Effect of emissions inventory versus climate model resolution on radiative forcing and precipitation over the continental United States



[1] We evaluate the impact of anthropogenic emission inventory and climate model grid resolution on aerosol concentrations and black direct aerosol top of atmosphere forcing. Anthropogenic aerosol concentrations of sulfate, black carbon (BC), and organic carbon (OC) are simulated using a high-resolution (25 km) regional climate model (RegCM) with (1) the 2000 1° × 1° EDGAR inventory and (2) the 1999 4 km U.S. Environmental Protection Agency (EPA) National Emissions Inventory. A third 60 km EPA simulation tests the effect of climate model resolution. Simulated SO2 and SO42− concentrations from the 25 km simulations agree with observations in DJF, but JJA modeled SO2 is high and SO42− is low by a factor of 2–3 suggesting incomplete sulfate conversion in the model.
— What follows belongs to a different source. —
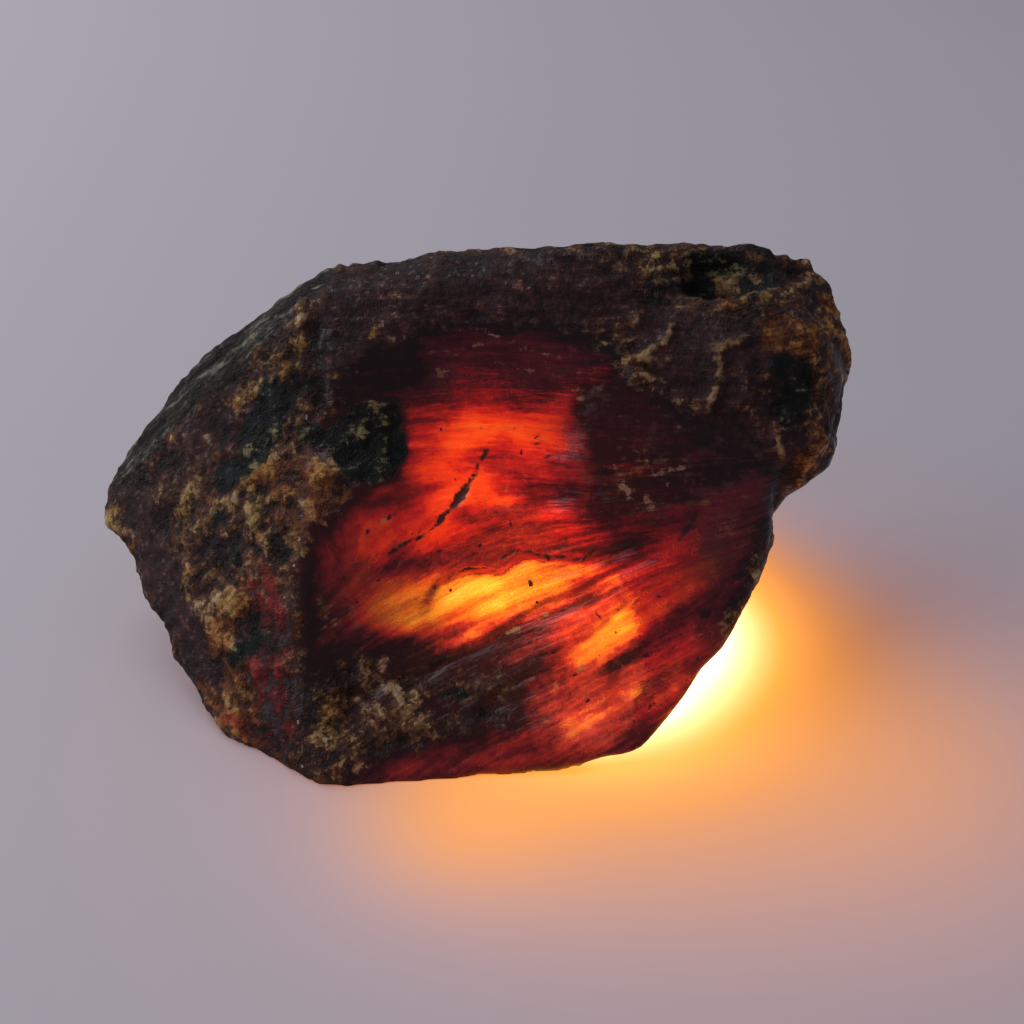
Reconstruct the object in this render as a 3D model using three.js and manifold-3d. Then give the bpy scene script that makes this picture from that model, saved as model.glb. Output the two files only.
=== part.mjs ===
// A hand-sized piece of raw amber, one solid lying on a flat natural break.
//
// Millimetres, +Z up. The origin is under the middle of the stone, on the plane that it rests on.
// +X runs along the stone's length, from its pointed end to its knobbly end. -Y is the side of the large
// glassy break, which leans back as it rises.
//
// The solid is a star-shaped surface round HEART. A field, negative inside the stone, is built from the
// flat breaks between named corners, with knobs added and hollows taken away. The surface is where that
// field is zero along a fan of directions. The resting face is then cut flat.
import * as THREE from "three";
import { ConvexGeometry } from "three/addons/geometries/ConvexGeometry.js";
import { mergeVertices } from "three/addons/utils/BufferGeometryUtils.js";
import Module from "manifold-3d";

const wasm = await Module();
wasm.setup();

// Driving dimensions.
const HEART = new THREE.Vector3(1, 6.5, 14.5); // every part of the surface is in sight of this point
const FAN_DETAIL = 22; // how many times each edge of the icosahedron of directions is split
const FAN_STRETCH = new THREE.Vector3(1.4, 1, 0.9); // packs the directions where the stone is long
const REACH = 60; // further from the heart than any point of the surface
const BISECTIONS = 26; // halvings of REACH that find a point of the surface
const ARRIS_ROUND = 0.55; // how softly two flat breaks meet
const KNOB_BLEND = 4; // how softly a knob grows out of the stone
const HOLLOW_BLEND = 0.7; // hollows meet the rest in a crisper rim
const SWELL = { height: 0.55, length: 11 }; // long, low unevenness of the whole surface
const PITTING = { height: 0.3, length: 3.6 }; // shorter unevenness of the weathered skin
const FACET_TOLERANCE = 0.02; // how far the surface may move where small facets are merged
const MERGE_DISTANCE = 0.001; // vertices of the fan closer than this are one
const SAME_PLANE = 0.9999; // cosine of the angle within which two planes of the hull are one break

// Corners of the stone before its knobs and hollows, as [x, y, z].
const CORNERS = {
  // The arris between the crusted left side and the glassy break, from the toe up.
  toe: [-11.2, -24, -1.5],
  arrisLow: [-15.1, -15, 8],
  arrisMiddle: [-15.1, -9, 14.3],
  arrisHigh: [-14, 1, 24.9],
  arrisTop: [-13.8, 5, 29.2],
  // The pointed left end and the edge that overhangs the ground below it.
  toeLeft: [-19.4, -17.6, -1.5],
  leftFoot: [-25.4, -8.6, 1.9],
  leftFlank: [-29.7, -3, 6.2],
  underPoint: [-32, 1.2, 8.6],
  point: [-36.8, 5.9, 11.3],
  // The long bevel above the left side: its near edge, then its far one.
  bevelPoint: [-33.2, 5.6, 13.5],
  bevelLow: [-27.9, 6.2, 19.5],
  bevelMiddle: [-23.8, 5.6, 23.2],
  bevelHigh: [-20.1, 6.5, 26.9],
  bevelTop: [-15.2, 7.5, 31.4],
  edgeLow: [-31.6, 10.9, 18.3],
  edgeMiddle: [-25.5, 10.8, 24.6],
  edgeHigh: [-19.9, 10.1, 29.1],
  // The brow, where the glassy break meets the dark top, and the crest behind it.
  browLeft: [-3.6, 6.4, 29.9],
  browMiddle: [4.5, 5.5, 28.4],
  browRight: [15.4, 5, 26.9],
  crestLeft: [-13.6, 12.6, 33.7],
  crestMiddleLeft: [-6.8, 13.6, 34],
  crestMiddle: [2.7, 13.6, 34.1],
  crestMiddleRight: [11, 14, 33.7],
  crestRight: [16.5, 14, 34.6],
  crestKnob: [24.6, 14.4, 35.3],
  // The blunt, knobbly right end.
  knobTop: [30.4, 16, 34.2],
  knobCorner: [34.4, 15.6, 31.3],
  knobSide: [35.7, 15, 27.2],
  flankHigh: [34, 8.9, 21.7],
  flankLow: [33, 5.2, 17.5],
  rightLow: [23.8, -9.9, 9.9],
  rightLower: [21.3, -12, 7.2],
  heel: [19.4, -14.8, 4.6],
  frontRight: [14.6, -18.6, 1.2],
  frontMiddle: [7.9, -20.3, 0.2],
  // The outline of the resting face.
  footFront: [-2.3, -22.6, -1.5],
  footFrontRight: [9, -16, -1],
  footRight: [14.5, -8, -1],
  footBackRight: [14.5, 6, -1],
  footBack: [3, 16.5, -1],
  footBackLeft: [-13.5, 11.5, -1],
  footLeft: [-21.5, -4, -1],
  // The far side.
  backLow: [5, 23.5, 9],
  backRight: [27, 20, 18],
  backHighRight: [19, 22, 28],
  backHighLeft: [-10, 19.5, 27],
  backLeft: [-24, 17, 14],
};

// Rounded growths of the crust, as ellipsoids.
const KNOBS = [
  { name: "nodule", at: [24.3, 11, 21.6], radii: [9, 8, 10] },
  { name: "shoulder knob", at: [29.8, 11.5, 25.5], radii: [3.6, 4.5, 4] },
  { name: "flank knob", at: [28.6, 6.2, 18.5], radii: [3.6, 4, 3.4] },
];

// Shell-shaped breaks and hollows, as ellipsoids that bite into the surface.
const HOLLOWS = [
  { name: "upper window", at: [3, -28, 48.5], radii: [40, 40, 40] },
  { name: "lower window", at: [-1, -36.5, 33.5], radii: [36, 36, 36] },
  { name: "notch", at: [31, -2, 13], radii: [4, 4, 3.5] },
  { name: "pit", at: [22.4, 10.8, 34.4], radii: [4.5, 3, 3.6] },
];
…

Simulated BC and OC concentrations are lower than observations, and sensitivity tests suggest the inventories are missing carbonaceous sources. Total aerosol optical depth (AOD) is greater than observations in DJF and lower in JJA, confirming an underestimation of aerosols during summertime. Derived top of atmosphere radiative forcing has a maximum JJA decrease of 7, 8, and 10 W/m2 in the EDGAR, EPA 25 km, and EPA 60 km simulations, respectively. Generally, the 60 km simulations improve measured-modeled aerosol agreement due to reduced precipitation and wet deposition in the 60 km simulation. Comparisons with observations indicate that total precipitation in the 60 km simulation is closer to observations. Thus, aerosol forcings from a regional model may be equally sensitive to resolution and emissions inventory due to the parameterization of large-scale precipitation and wet removal processes.